[anti-censorship-team] Snowflake bridge operations

Linus Nordberg linus at torproject.org
Mon Jan 22 16:51:41 UTC 2024


David Fifield <david at bamsoftware.com> wrote
Wed, 17 Jan 2024 10:46:28 -0700:

> So with 3 bridges (and assuming the 3 bridge lines are fully distributed
> to all Snowflake clients; i.e. including Tor Browser and Orbot), then we
> would expect each bridge to receive 1/3 or traffic. But that raises the
> question of why does the current snowflake-02 get only about 25% of what
> snowflake-01 gets? I don't know--for a long time I though it was because
> snowflake-02 had not been properly released in Orbot, and so a large
> fraction of clients only knew about the snowflake-01 bridge, but it's
> been a while and that should no longer be the case. It may have
> something to do with a more limited network uplink on snowflake-02. That
> host and uplink, too, are due to be upgraded some time in the coming
> months, and it's possible we will see some change after that.

Thanks for the explanations and the links.

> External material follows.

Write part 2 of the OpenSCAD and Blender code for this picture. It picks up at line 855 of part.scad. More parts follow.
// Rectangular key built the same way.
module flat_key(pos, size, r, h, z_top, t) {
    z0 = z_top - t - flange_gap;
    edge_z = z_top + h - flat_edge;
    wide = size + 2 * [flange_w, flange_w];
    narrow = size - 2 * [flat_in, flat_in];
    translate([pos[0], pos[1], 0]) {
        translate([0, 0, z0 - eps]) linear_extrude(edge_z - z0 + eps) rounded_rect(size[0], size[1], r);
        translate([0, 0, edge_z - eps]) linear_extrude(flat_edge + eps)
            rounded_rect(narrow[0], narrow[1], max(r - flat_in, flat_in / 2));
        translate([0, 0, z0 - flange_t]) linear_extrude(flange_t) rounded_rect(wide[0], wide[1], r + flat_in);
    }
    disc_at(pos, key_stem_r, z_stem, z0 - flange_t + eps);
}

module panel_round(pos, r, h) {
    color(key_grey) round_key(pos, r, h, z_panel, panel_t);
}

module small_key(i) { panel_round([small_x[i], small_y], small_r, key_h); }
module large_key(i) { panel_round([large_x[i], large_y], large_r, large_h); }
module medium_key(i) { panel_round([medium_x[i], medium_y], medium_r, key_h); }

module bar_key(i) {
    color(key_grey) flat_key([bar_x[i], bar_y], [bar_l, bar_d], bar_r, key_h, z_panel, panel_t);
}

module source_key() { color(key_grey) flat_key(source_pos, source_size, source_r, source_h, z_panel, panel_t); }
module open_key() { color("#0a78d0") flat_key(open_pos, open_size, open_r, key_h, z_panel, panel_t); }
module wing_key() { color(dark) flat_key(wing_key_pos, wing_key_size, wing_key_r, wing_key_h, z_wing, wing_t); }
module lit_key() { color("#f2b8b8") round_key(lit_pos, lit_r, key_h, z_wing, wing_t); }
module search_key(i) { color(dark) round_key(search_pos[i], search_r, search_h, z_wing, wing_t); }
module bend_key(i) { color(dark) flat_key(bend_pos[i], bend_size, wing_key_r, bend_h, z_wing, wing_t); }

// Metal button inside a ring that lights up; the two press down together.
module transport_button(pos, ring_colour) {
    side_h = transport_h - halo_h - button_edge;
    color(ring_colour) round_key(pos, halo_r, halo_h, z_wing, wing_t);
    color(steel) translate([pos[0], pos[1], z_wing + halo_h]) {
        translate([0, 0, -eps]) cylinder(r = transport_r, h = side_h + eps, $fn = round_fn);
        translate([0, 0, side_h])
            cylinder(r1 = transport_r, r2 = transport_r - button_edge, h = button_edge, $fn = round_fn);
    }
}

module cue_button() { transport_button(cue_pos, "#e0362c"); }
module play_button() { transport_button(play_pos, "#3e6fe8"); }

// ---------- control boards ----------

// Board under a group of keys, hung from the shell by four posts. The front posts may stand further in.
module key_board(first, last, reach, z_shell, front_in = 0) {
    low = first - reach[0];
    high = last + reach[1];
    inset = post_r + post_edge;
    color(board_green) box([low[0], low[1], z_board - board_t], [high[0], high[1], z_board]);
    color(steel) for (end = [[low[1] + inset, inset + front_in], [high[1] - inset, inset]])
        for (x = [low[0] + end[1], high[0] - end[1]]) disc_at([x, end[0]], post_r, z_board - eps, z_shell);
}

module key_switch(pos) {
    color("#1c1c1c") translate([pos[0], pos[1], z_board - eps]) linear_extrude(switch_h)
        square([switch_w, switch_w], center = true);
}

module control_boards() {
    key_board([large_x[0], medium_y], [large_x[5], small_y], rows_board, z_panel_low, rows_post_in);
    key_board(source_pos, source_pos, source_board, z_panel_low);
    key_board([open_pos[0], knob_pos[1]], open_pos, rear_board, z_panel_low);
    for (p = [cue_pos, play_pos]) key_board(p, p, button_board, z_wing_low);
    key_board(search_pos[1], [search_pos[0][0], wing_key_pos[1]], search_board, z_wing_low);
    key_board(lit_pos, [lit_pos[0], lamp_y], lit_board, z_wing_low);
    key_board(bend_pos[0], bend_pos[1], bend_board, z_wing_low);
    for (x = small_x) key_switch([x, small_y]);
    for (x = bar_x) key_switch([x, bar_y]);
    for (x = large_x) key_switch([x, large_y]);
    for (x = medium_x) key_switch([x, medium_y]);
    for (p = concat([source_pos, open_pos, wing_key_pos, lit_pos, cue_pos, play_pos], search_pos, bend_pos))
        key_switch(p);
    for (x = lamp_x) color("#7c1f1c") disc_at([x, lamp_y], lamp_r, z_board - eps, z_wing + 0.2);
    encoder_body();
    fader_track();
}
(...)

I think I've found an answer to both my questions. (Thanks again for
more info in other venues.)

1. Yes, another server will be useful by offloading the hardware running
snowflake-01. Either Snowflake server selection works great or at least
good enough. Or we split the service running on snowflake-01 in two
halves and move one of them to new hardware. The snowflake-server
process itself consumes approximately half of the available CPU, making
the interface between snowflake-server and haproxy a good place to make
the incision.

2. Some traffic might move to snowflake-02 but we don't know for sure.

That is enough for motivating the purchase of a second server.